━━━━━ SOURCE MATERIAL ━━━━━

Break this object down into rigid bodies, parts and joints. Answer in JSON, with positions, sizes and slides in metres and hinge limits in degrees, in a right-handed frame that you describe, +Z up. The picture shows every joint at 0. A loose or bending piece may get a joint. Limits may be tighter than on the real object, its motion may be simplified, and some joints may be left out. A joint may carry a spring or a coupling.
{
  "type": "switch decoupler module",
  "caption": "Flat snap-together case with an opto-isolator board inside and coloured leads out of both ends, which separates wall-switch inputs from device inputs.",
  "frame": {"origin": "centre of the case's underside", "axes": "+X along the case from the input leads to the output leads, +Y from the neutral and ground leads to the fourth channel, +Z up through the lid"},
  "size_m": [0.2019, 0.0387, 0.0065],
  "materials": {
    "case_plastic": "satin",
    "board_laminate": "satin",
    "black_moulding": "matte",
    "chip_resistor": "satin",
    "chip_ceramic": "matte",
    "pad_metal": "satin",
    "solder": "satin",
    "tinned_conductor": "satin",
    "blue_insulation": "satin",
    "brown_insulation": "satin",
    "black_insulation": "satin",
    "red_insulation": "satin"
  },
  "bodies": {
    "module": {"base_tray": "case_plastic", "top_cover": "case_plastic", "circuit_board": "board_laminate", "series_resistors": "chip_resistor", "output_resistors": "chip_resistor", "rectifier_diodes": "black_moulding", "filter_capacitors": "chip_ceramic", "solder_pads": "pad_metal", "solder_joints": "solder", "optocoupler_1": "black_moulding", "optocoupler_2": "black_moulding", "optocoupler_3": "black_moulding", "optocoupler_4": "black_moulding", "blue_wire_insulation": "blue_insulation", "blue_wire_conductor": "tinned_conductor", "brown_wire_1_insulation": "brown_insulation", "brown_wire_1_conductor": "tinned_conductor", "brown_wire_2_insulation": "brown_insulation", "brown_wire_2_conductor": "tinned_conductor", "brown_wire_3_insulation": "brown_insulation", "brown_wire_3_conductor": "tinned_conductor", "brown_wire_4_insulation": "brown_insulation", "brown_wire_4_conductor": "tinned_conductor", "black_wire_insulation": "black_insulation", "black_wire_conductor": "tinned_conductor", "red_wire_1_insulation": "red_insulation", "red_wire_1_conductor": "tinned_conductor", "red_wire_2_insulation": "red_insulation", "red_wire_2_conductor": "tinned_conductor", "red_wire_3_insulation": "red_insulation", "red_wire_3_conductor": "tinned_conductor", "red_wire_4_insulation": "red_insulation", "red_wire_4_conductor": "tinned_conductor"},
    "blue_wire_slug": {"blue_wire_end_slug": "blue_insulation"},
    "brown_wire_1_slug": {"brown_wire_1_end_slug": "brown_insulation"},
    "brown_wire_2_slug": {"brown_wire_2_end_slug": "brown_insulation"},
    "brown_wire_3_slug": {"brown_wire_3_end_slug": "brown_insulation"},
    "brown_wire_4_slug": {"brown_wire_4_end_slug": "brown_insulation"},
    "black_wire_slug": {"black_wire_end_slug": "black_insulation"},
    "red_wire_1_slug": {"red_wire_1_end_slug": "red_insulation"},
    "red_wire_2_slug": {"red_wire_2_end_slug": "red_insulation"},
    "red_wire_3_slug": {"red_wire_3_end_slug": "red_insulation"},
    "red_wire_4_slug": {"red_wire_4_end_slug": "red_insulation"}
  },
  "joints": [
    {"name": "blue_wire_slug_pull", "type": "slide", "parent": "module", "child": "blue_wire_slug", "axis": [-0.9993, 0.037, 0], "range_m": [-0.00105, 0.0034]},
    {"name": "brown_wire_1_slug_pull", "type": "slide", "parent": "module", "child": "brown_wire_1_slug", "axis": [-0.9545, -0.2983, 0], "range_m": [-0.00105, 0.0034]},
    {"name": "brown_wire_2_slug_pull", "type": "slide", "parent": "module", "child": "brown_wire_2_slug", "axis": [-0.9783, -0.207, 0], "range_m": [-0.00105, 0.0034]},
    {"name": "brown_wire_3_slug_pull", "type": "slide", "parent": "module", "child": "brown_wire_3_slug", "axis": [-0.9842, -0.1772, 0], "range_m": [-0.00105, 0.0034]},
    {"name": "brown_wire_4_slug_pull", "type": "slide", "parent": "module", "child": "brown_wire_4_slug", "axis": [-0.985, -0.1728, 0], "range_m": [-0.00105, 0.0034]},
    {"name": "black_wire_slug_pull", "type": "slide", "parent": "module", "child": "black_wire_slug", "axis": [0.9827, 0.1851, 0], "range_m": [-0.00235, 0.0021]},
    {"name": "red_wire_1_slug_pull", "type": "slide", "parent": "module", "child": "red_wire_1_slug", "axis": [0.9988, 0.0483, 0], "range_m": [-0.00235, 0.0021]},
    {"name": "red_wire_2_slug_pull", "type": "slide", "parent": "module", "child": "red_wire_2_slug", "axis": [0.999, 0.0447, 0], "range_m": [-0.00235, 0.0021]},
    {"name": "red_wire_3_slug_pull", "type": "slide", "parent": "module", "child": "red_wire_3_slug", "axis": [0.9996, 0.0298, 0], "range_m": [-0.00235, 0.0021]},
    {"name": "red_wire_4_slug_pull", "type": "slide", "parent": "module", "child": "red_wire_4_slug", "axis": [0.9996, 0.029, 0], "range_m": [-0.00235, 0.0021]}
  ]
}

━━━━━

*TASK OBJECTIVE*
Copy out the material above in its entirety. Every detail must match.

*TASK RESULT*
Break this object down into rigid bodies, parts and joints. Answer in JSON, with positions, sizes and slides in metres and hinge limits in degrees, in a right-handed frame that you describe, +Z up. The picture shows every joint at 0. A loose or bending piece may get a joint. Limits may be tighter than on the real object, its motion may be simplified, and some joints may be left out. A joint may carry a spring or a coupling.
{
  "type": "switch decoupler module",
  "caption": "Flat snap-together case with an opto-isolator board inside and coloured leads out of both ends, which separates wall-switch inputs from device inputs.",
  "frame": {"origin": "centre of the case's underside", "axes": "+X along the case from the input leads to the output leads, +Y from the neutral and ground leads to the fourth channel, +Z up through the lid"},
  "size_m": [0.2019, 0.0387, 0.0065],
  "materials": {
    "case_plastic": "satin",
    "board_laminate": "satin",
    "black_moulding": "matte",
    "chip_resistor": "satin",
    "chip_ceramic": "matte",
    "pad_metal": "satin",
    "solder": "satin",
    "tinned_conductor": "satin",
    "blue_insulation": "satin",
    "brown_insulation": "satin",
    "black_insulation": "satin",
    "red_insulation": "satin"
  },
  "bodies": {
    "module": {"base_tray": "case_plastic", "top_cover": "case_plastic", "circuit_board": "board_laminate", "series_resistors": "chip_resistor", "output_resistors": "chip_resistor", "rectifier_diodes": "black_moulding", "filter_capacitors": "chip_ceramic", "solder_pads": "pad_metal", "solder_joints": "solder", "optocoupler_1": "black_moulding", "optocoupler_2": "black_moulding", "optocoupler_3": "black_moulding", "optocoupler_4": "black_moulding", "blue_wire_insulation": "blue_insulation", "blue_wire_conductor": "tinned_conductor", "brown_wire_1_insulation": "brown_insulation", "brown_wire_1_conductor": "tinned_conductor", "brown_wire_2_insulation": "brown_insulation", "brown_wire_2_conductor": "tinned_conductor", "brown_wire_3_insulation": "brown_insulation", "brown_wire_3_conductor": "tinned_conductor", "brown_wire_4_insulation": "brown_insulation", "brown_wire_4_conductor": "tinned_conductor", "black_wire_insulation": "black_insulation", "black_wire_conductor": "tinned_conductor", "red_wire_1_insulation": "red_insulation", "red_wire_1_conductor": "tinned_conductor", "red_wire_2_insulation": "red_insulation", "red_wire_2_conductor": "tinned_conductor", "red_wire_3_insulation": "red_insulation", "red_wire_3_conductor": "tinned_conductor", "red_wire_4_insulation": "red_insulation", "red_wire_4_conductor": "tinned_conductor"},
    "blue_wire_slug": {"blue_wire_end_slug": "blue_insulation"},
    "brown_wire_1_slug": {"brown_wire_1_end_slug": "brown_insulation"},
    "brown_wire_2_slug": {"brown_wire_2_end_slug": "brown_insulation"},
    "brown_wire_3_slug": {"brown_wire_3_end_slug": "brown_insulation"},
    "brown_wire_4_slug": {"brown_wire_4_end_slug": "brown_insulation"},
    "black_wire_slug": {"black_wire_end_slug": "black_insulation"},
    "red_wire_1_slug": {"red_wire_1_end_slug": "red_insulation"},
    "red_wire_2_slug": {"red_wire_2_end_slug": "red_insulation"},
    "red_wire_3_slug": {"red_wire_3_end_slug": "red_insulation"},
    "red_wire_4_slug": {"red_wire_4_end_slug": "red_insulation"}
  },
  "joints": [
    {"name": "blue_wire_slug_pull", "type": "slide", "parent": "module", "child": "blue_wire_slug", "axis": [-0.9993, 0.037, 0], "range_m": [-0.00105, 0.0034]},
    {"name": "brown_wire_1_slug_pull", "type": "slide", "parent": "module", "child": "brown_wire_1_slug", "axis": [-0.9545, -0.2983, 0], "range_m": [-0.00105, 0.0034]},
    {"name": "brown_wire_2_slug_pull", "type": "slide", "parent": "module", "child": "brown_wire_2_slug", "axis": [-0.9783, -0.207, 0], "range_m": [-0.00105, 0.0034]},
    {"name": "brown_wire_3_slug_pull", "type": "slide", "parent": "module", "child": "brown_wire_3_slug", "axis": [-0.9842, -0.1772, 0], "range_m": [-0.00105, 0.0034]},
    {"name": "brown_wire_4_slug_pull", "type": "slide", "parent": "module", "child": "brown_wire_4_slug", "axis": [-0.985, -0.1728, 0], "range_m": [-0.00105, 0.0034]},
    {"name": "black_wire_slug_pull", "type": "slide", "parent": "module", "child": "black_wire_slug", "axis": [0.9827, 0.1851, 0], "range_m": [-0.00235, 0.0021]},
    {"name": "red_wire_1_slug_pull", "type": "slide", "parent": "module", "child": "red_wire_1_slug", "axis": [0.9988, 0.0483, 0], "range_m": [-0.00235, 0.0021]},
    {"name": "red_wire_2_slug_pull", "type": "slide", "parent": "module", "child": "red_wire_2_slug", "axis": [0.999, 0.0447, 0], "range_m": [-0.00235, 0.0021]},
    {"name": "red_wire_3_slug_pull", "type": "slide", "parent": "module", "child": "red_wire_3_slug", "axis": [0.9996, 0.0298, 0], "range_m": [-0.00235, 0.0021]},
    {"name": "red_wire_4_slug_pull", "type": "slide", "parent": "module", "child": "red_wire_4_slug", "axis": [0.9996, 0.029, 0], "range_m": [-0.00235, 0.0021]}
  ]
}